Data Profiling
Data profiling is essential to managing change in business systems...
Where change to business systems is anticipated & commissioned its successful implementation can, in theory, be verified by traditional reporting. Typically, change driven by mergers & acquisitions, new products or services, technology upgrades, removal of ‘key man’ dependencies, new regulations or legal requirements, new corporate branding or policies etc. is validated by targeted querying of data.
However, on its own this approach to change management is too simplistic, because it limits you to finding issues only where you decide to look for them (as opposed to all issues which may result from proposed change, either directly or indirectly).
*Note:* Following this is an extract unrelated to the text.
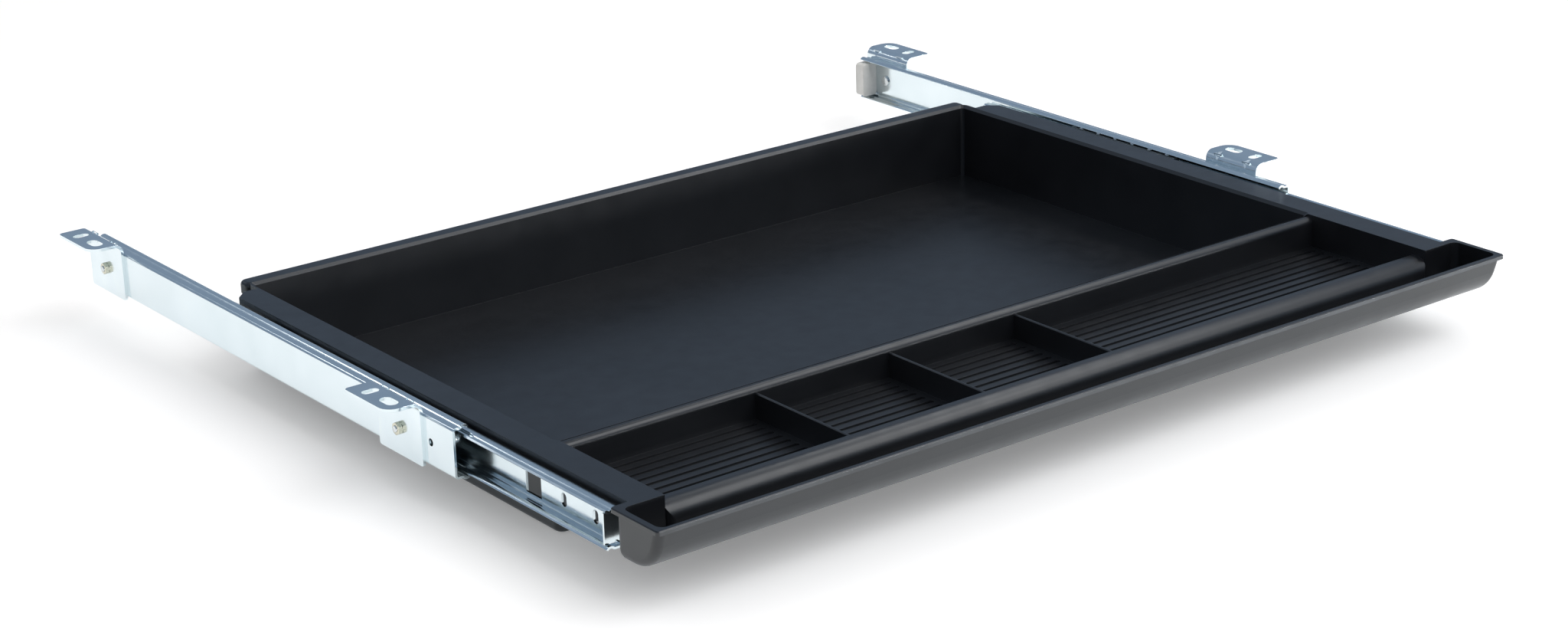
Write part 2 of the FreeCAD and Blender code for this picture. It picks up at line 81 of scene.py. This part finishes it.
# Studio
FLOOR_GAP = 1.0 * MM            # from the drawer's underside down to the floor
FLOOR_SIZE = 40.0
FLOOR_PAINT = (0.93, 0.935, 0.945)
FLOOR_LIFT = 0.18               # white that the floor shows to the camera and in reflections
FLOOR_MIRRORED = (0.055, 0.085, 0.1)    # cool light that it adds in reflections alone
WORLD_COLOUR = (1.0, 0.985, 0.975)
WORLD_LIGHT = 0.72              # the world's strength where it lights; it is white where seen
WALL_RADIUS = 4.0               # a round slate-blue wall that only shows in reflections
WALL_SIDES = 96
WALL_SPAN = (0.0, 74.0)         # degrees above the horizon
WALL_COLOUR = (0.23, 0.30, 0.40)

# Lamps: name, place, aim, size, watts, colour and whether it only shows in reflections
LAMPS = (
    ("overhead", (0.6, -1.75, 1.9), (0, -0.2, 0), (2.6, 1.7), 36.0, WHITE, False),
    ("front", (0.9, -1.9, 0.02), (0, -0.1, -0.02), (3.4, 0.14), 26.0, (0.94, 0.97, 1.0), False),
    ("front_card", (0.95, -1.9, -0.03), (0, -0.1, -0.03), (3.4, 0.04), 95.0, (0.82, 0.91, 1.0),
     True),
    ("rear_card", (-0.75, 1.75, 1.25), (0, -0.2, 0), (0.34, 0.1), 0.7, WHITE, True),
    ("right_card", (1.15, -0.1, 1.45), (0, -0.2, 0), (1.7, 0.3), 6.0, WHITE, True),
)

# Finishes: the part of the noise over which they drift, and how fine each noise is
DRIFT = (0.3, 0.7)
TONE_DETAIL = 4.0
SHEEN_DETAIL = 5.0
SHEEN_PATCH = 3.1               # patches of roughness to one patch of colour
GRAIN_DETAIL = 2.0
EDGE_SAMPLES = 6

# Detail pieces
SHARP_ANGLE = 32                # degrees between faces from which an edge stays sharp
ROUND_SIDES = 48
NUT_SIDES = 72
NUT_CHAMFER = 30                # degrees
BALL_COUNT = 6
BALL_SIDES = 32
BALL_POLE = 0.02                # radius of the flat at a ball's poles
BALL_FLAT = 22.5                # degrees from pole to rim of the flat on a constructed ball

BOLT_SHANK = 1.75               # radius
BOLT_HEAD_HEIGHT = 1.1
BOLT_HEAD_EASE = ((0, 0.5), (0.12, 0.18), (0.35, 0))    # how far in from the rim at each height
BOLT_THREAD_START = 2.4         # from under the head
BOLT_THREAD_STEP = 0.3
BOLT_THREAD_DEPTH = 0.14
BOLT_THREAD_STEPS = 12
BOLT_END = 0.35                 # chamfer at the end, and where the thread runs out
BOLT_END_HEIGHT = 0.3

SCREW_COUNT = 3
SCREW_SHANK = 1.6               # radius
SCREW_HEAD_HEIGHT = 2.2
SCREW_CROWN = (0.58, 0.42)      # flat and rounded share of the head's radius
SCREW_CROWN_STEPS = 9
SCREW_CROWN_STEP = 9            # degrees
SCREW_RIM = 0.25
SCREW_RIM_EASE = 0.1
SCREW_NECK = 1.4
SCREW_PITCH = 1.25
SCREW_THREAD_DEPTH = 0.42
SCREW_POINT = 3.0
SCREW_POINT_DEPTH = 0.4
SCREW_TIP = 0.25                # radius
RECESS_ABOVE = 0.6              # how far the cross starts above the head
RECESS_DEPTH = 1.2
RECESS_FOOT = 0.6               # share of the arm's length that is left at the bottom
RECESS_ARM = 1.9                # half an arm's length
RECESS_HALF = 0.36              # half an arm's width


def add_object(name, data):
    """An object in the scene."""
    thing = bpy.data.objects.new(name, data)
    bpy.context.scene.collection.objects.link(thing)
    return thing


def add_mesh(name, points, faces):
    """A mesh of points and faces."""
    mesh = bpy.data.meshes.new(name)
    mesh.from_pydata(points, [], faces)
    return mesh


def node_at(tree, kind, x, y, **settings):
    """A shader node with its settings, at a place in the tree's layout."""
    node = tree.nodes.new(kind)
    node.location = (x, y)
    for name, value in settings.items():
        setattr(node, name, value)
    return node


def coloured(tree, kind, x, y, colour):
    """A shader node of one colour."""
    node = node_at(tree, kind, x, y)
    node.inputs["Color"].default_value = (*colour, 1)
    return node


def added(tree, x, y, first, second):
    """The sum of two shaders."""
    both = node_at(tree, "ShaderNodeAddShader", x, y)
    tree.links.new(first.outputs[0], both.inputs[0])
    tree.links.new(second.outputs[0], both.inputs[1])
    return both


def new_material(name):
    """A node material with nothing in it yet."""
    material = bpy.data.materials.new(name)
    material.use_nodes = True
    material.node_tree.nodes.clear()
    return material, material.node_tree


def noise(tree, x, y, coords, scale, detail, stretch=None):
    """Noise in object space, scale in features per metre, stretched along an axis where asked."""
    if stretch:
        mapping = node_at(tree, "ShaderNodeMapping", x - 200, y)
        mapping.inputs["Scale"].default_value = stretch
        tree.links.new(coords, mapping.inputs["Vector"])
        coords = mapping.outputs["Vector"]
    node = node_at(tree, "ShaderNodeTexNoise", x, y)
    node.inputs["Scale"].default_value = scale
    node.inputs["Detail"].default_value = detail
    tree.links.new(coords, node.inputs["Vector"])
    return node.outputs["Fac"]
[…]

Therefore, it won’t reveal issues which result from unforeseen change – i.e. change which just ‘happens’ during ‘business as usual’. Change caused by abnormal market conditions, errors or omissions, misunderstandings, data validation failures, system outages, viruses or malicious actions etc. is highly unlikely to be captured by traditional reporting.
So far safer than validating proposed change is to detect all change, whether anticipated & commissioned or completely unforeseen, with regular data profiling. By performing statistical analyses of data values & formats, data profiling tools are extremely good at identifying anomalies and disparities which could be harmful if left unaddressed. Repeated with a frequency appropriate to the volatility of the relevant data, data profiling allows all change which manifests itself in data to be detected before it can have any significant, negative impact.
Data profiling is also very useful for identifying the logic implicit in physical data – e.g. logical entities and attributes, primary and foreign keys, relationships between entities, logical domain values – and therefore expedites the task of establishing the definition of business activities, which is a fundamental pre-requisite of any effective change management approach.